L’allègement des postes clients par les techniques de l’affacturage, de la titrisation et du factoring inversé présente le grand intérêt de déconsolider. L’affacturage est souvent une technique de financement qui vient compléter d’autres formes de financement par crédit en mettant en place un crédit sécurisé pour le prêteur, car assis sur des créances clients, et sécurisé pour l’entreprise sous forme d’une ligne faisant l’objet d’un engagement. Ces financements s’insèrent assez bien dans la notion de pool bancaire les banques calculent leurs positions en risque de crédit en globalisant leurs interventions sur leurs clients quel que soit le contrat juridique support d’un financement (crédit, garantie, affacturage…).

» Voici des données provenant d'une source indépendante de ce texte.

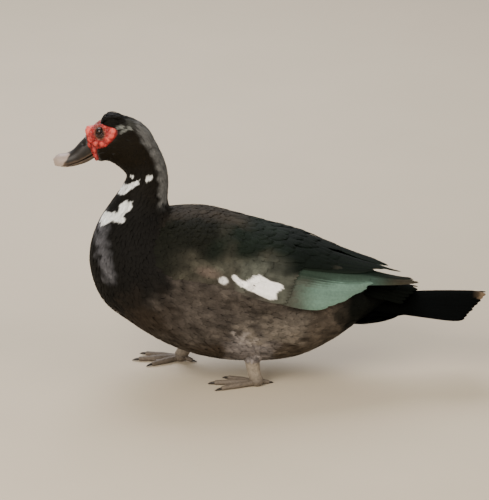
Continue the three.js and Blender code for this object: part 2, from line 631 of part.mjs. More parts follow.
function buildLeg(name) {
  const { side, heel, hock, thigh, turn } = LEGS[name];
  const place = (x, y, z) => V(x, side * y, z);
  const pad = place(...heel, HEEL_PAD.rise);
  const knee = place(...hock);
  const toeLine = (toe) => (t) => {
    const angle = (turn - side * toe.spread) * DEG;
    const z = THREE.MathUtils.lerp(...TOE_HEIGHT, t);
    return V(pad.x - toe.length * t * Math.cos(angle), pad.y + toe.length * t * Math.sin(angle), z);
  };
  const shankRod = (grow) => {
    const sizes = [SHANK.hock + grow, SHANK.middle + grow, SHANK.heel + grow];
    const points = [knee.clone().add(V(0, 0, SHANK.rise)), knee.clone().lerp(pad, 0.5), pad];
    return rod(points, sizes, { around: 10, rings: 5, flat: SHANK.flat });
  };

  const footParts = [ball(pad, [HEEL_PAD.radius, HEEL_PAD.radius, HEEL_PAD.height], 1)];
  const lines = Object.values(TOES).map(toeLine);
  const ends = {};
  Object.entries(TOES).forEach(([toe, { radius }], i) => {
    const sizes = [1.3, 1, 1.12, 0.9, 0.82].map((share) => share * radius);
    const points = [0, 0.25, 0.5, 0.75, 1].map(lines[i]);
    footParts.push(rod(points, sizes, { around: 6, rings: 5 }));
    ends[toe] = { end: points[4], along: points[4].clone().sub(points[3]).normalize(), radius: sizes[4] };
  });
  const backAngle = (180 + turn + side * HALLUX.spread) * DEG;
  const back = V(-Math.cos(backAngle), Math.sin(backAngle), 0);
  const halluxPoints = [0, 0.5, 1].map((t) => {
    const z = THREE.MathUtils.lerp(HALLUX.height, HALLUX.radius * 0.7, t ** 0.7);
    return pad.clone().addScaledVector(back, HALLUX.length * t).setZ(z);
  });
  footParts.push(rod(halluxPoints, [4.4, HALLUX.radius, HALLUX.radius * 0.8], { around: 6, rings: 3 }));
  ends.hind = { end: halluxPoints[2], along: back, radius: HALLUX.radius * 0.8 };
  footParts.push(buildWeb(lines[0], lines[1]), buildWeb(lines[1], lines[2]));

  const floor = block(V(pad.x, pad.y, -50), [400, 400, 100]);
  const cut = block(pad.clone().setZ(SHANK.cut), [80, 80, GAP]);
  const parts = shankRod(0).add(join(footParts)).subtract(floor).subtract(cut).decompose();
  const [shank, foot] = parts.sort((a, b) => middleOf(b).z - middleOf(a).z);
  const thighPoints = [place(...thigh), place(...thigh).lerp(knee, 0.6), knee];
  const thighForm = rod(thighPoints, [THIGH.root, THIGH.middle, THIGH.hock], { around: 12, rings: 5, flat: 0.9 });
  addNode("thigh_" + name, largest(thighForm.subtract(grown).subtract(shankRod(GAP))), "#3a3029");
  addNode("shank_" + name, largest(shank.subtract(grown)), "#8d8577", { roughness: 0.5 });
  addNode("foot_" + name, foot, "#5d574d", { roughness: 0.5 });

  Object.entries(ends).forEach(([toe, { end, along, radius }]) => {
    const size = toe === "hind" ? 0.7 : 1;
    const points = [0, 0.5, 1].map((t) => {
      const z = THREE.MathUtils.lerp(end.z, 1.1, t ** 1.5);
      return end.clone().addScaledVector(along, GAP + CLAW.length * size * t).setZ(z);
    });
    const sizes = [radius * CLAW.root, radius * CLAW.root * 0.75, CLAW.tip];
    addNode(`claw_${name}_${toe}`, rod(points, sizes, { around: 6, rings: 3 }), "#2b2622", { roughness: 0.4 });
  });
}
Object.keys(LEGS).forEach(buildLeg);

// The origin lies on the floor, under the middle of the whole bird
const reach = new THREE.Box3().setFromObject(group);
const middle = reach.getCenter(V(0, 0, 0));
group.position.set(-middle.x, -middle.y, -reach.min.z);

export default group;
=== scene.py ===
"""A muscovy drake, life size, standing in mid stride: skin, plumage, bare red face, bill and legs.

All sizes are in millimetres in the bird's own frame, where the bill points to -X, the tail to +X and the
bird's left side to -Y. Place.to_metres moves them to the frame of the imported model.
"""

from __future__ import annotations

import logging
import math
from abc import ABC, abstractmethod
from dataclasses import dataclass, field, replace
from enum import Enum
from functools import partial
from typing import Callable, Sequence

import bmesh
import bpy
import numpy as np
from mathutils import Matrix, Vector
from mathutils.kdtree import KDTree

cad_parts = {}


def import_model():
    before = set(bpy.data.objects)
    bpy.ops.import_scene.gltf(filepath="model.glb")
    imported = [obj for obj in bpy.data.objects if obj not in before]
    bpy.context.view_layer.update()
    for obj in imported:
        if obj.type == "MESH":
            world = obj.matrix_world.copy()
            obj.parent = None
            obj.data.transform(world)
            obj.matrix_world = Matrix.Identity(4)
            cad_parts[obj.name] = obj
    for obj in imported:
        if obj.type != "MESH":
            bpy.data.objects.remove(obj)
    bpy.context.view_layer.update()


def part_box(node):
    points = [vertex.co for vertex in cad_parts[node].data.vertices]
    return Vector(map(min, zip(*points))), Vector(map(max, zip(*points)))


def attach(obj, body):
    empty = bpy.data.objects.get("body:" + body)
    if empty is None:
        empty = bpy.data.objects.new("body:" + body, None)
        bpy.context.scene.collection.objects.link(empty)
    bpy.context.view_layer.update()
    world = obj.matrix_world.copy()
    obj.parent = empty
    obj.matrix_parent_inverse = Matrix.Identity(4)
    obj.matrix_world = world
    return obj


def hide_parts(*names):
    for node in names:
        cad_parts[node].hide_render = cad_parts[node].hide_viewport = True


log = logging.getLogger("drake")

MM = 0.001
TURN = 2 * math.pi
# Maps of a piece: the one that the export bakes on, and one in mm that the barbs of a feather follow
BAKE_MAP = "OFBake"
VANE_MAP = "Vane"
TINT = "Tint"
TUFT_PATCH = 0.003
# Rings along the solid torso and corners round each of them
CAD_RINGS = 54
CAD_AROUND = 22
# How far apart in mm the half widths of a form, and the radii of a rod, are taken to stand
STATION_GAP = 20.0
RADIUS_GAP = 10.0

Array = np.ndarray
Pair = tuple[float, float]
Triple = tuple[float, float, float]
Outline = Sequence[Pair]
Piece = bpy.types.Object
Socket = bpy.types.NodeSocket
Tree = bpy.types.NodeTree
Paint = Callable[[Array], Array]
GridPlace = Callable[[Array, Array], Array]

# Stations of the body, rump to bill: back line (x, z), belly line (x, z), half width
BODY_STATIONS = {
    "rumpEnd": (222, 131, 219, 112, 14),
    "tailRoot": (184, 157, 178, 88, 45),
    "vent": (146, 180, 138, 60, 66),
    "hip": (94, 205, 84, 35, 84),
    "saddle": (30, 231, 20, 28, 93),
    "belly": (-30, 250, -48, 34, 96),
    "shoulder": (-72, 254, -108, 54, 94),
    "wishbone": (-95, 256, -166, 90, 89),
    "keel": (-103, 260, -208, 125, 79),
    "breast": (-107, 270, -226, 182, 64),
    "crop": (-108, 284, -216, 232, 48),
    "neckRoot": (-107, 302, -192, 273, 36),
    "midNeck": (-109, 325, -175, 299, 30),
    "throat": (-118, 352, -170, 317, 28),
    "nape": (-138, 385, -184, 333, 28),
    "crown": (-170, 403, -199, 341, 27),
    "brow": (-203, 401, -208, 340, 25),
    "forehead": (-222, 388, -213, 341, 20.5),
    "billRoot": (-231, 378, -216, 345, 15),
}
UPPER_STATIONS = {
    "root": (-230.6, 376, -219.6, 352.2, 14.2),
    "nostril": (-240, 366, -228.5, 347, 13.8),
    "saddle": (-250, 355, -240, 341.2, 13),
    "spoon": (-260, 349.6, -252, 337, 13),
    "lip": (-269, 348.6, -262, 334.4, 13.2),
    "front": (-275, 345.4, -270, 332.6, 11.2),
    "tip": (-278.4, 340, -276.4, 332.6, 6),
}
LOWER_STATIONS = {
    "root": (-219, 351, -216.4, 345.2, 12.4),
    "jaw": (-228.3, 346.2, -226, 338.6, 12),
    "middle": (-240, 340.4, -239, 333.6, 11.2),
    "spoon": (-252, 336.2, -252, 330.6, 10.8),
    "lip": (-262, 334, -262.5, 329.8, 10.4),
    "tip": (-271, 333, -271, 331, 5),
}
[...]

L’appel aux nouvelles sources de financement non bancaire est une nouveauté qui concerne surtout les grandes entreprises. Placement privés, emprunts obligataires sont des formules d’actualité. Cependant le pré-requis de la notation pose un réel problème à de nombreuses PME et ETI. Cet obstacle est, semble-t-il, en train de se lever comme le montre l’exemple de l’émission obligataire de Vilmorin.

La gestion de trésorerie dans un contexte de taux zéro

Les trésoriers membres de l’AFTE, aujourd’hui à la différence d’hier, se sentent plutôt à l’aise. Des raisons conjoncturelles d’absence d’investissement expliquent un peu mécaniquement cette situation « cash » favorable.

Celle-ci a des conséquences importantes sur le mode de gestion des liquidités :

  • Les taux directeurs à court terme sont quasi nuls. Les OPCVM monétaires en euro ne rapportent rien. Comment placer ses liquidités ? Allonger ses placements pour toucher la pente des taux n’a pas de sens lorsque les taux des Bons du Trésor à 4 ans sont de  0,30%.

  • Il faut gérer la trésorerie dans un contexte où l’arbitrage placement/découvert perd son sens. Traditionnellement l’erreur de surmobilisation était couteuse et l’erreur de sous mobilisation, peu couteuse. L’asymétrie des gains et des pertes donnait lieu à la règle  « gérer la trésorerie zéro par le bas ». Pour l’entreprise structurellement créditrice d’aujourd’hui, l’inverse devient vrai: l’erreur de surmobilisation a un coût nul. Il faut maintenant gérer la trésorerie zéro « par le haut » avec des balances structurellement créditrices et inemployées. Peut-être cela explique-t-il (pour partie) les montants colossaux de liquidités détenues par les grandes entreprises mondiales. On évoque 1000 à 2000 milliards de dollars de « cash » qui sont en attente stratégique.

  • La dernière enquête de trésorerie COE-Rexecode met en évidence que la demande des trésoriers porte sur la mise en place de lignes de crédit à moyen terme pour sécuriser l’approvisionnement en cash. La conséquence logique est que cette option de liquidité, très demandée, coute plus cher aujourd’hui. Les commissions de non-engagement sont en hausse et peuvent représenter un tiers du spread  de crédit au-dessus de l’indice monétaire. On comprend qu’il s’agit d’un sujet sensible pour les banques car les ouvertures de crédit entrent dans le calcul des régulateurs bancaires. Ultime paradoxe de la situation actuelle : aujourd’hui un enjeu majeur pour les trésoriers est de négocier les commissions d’ouverture de crédit plus que le niveau des spread de crédit.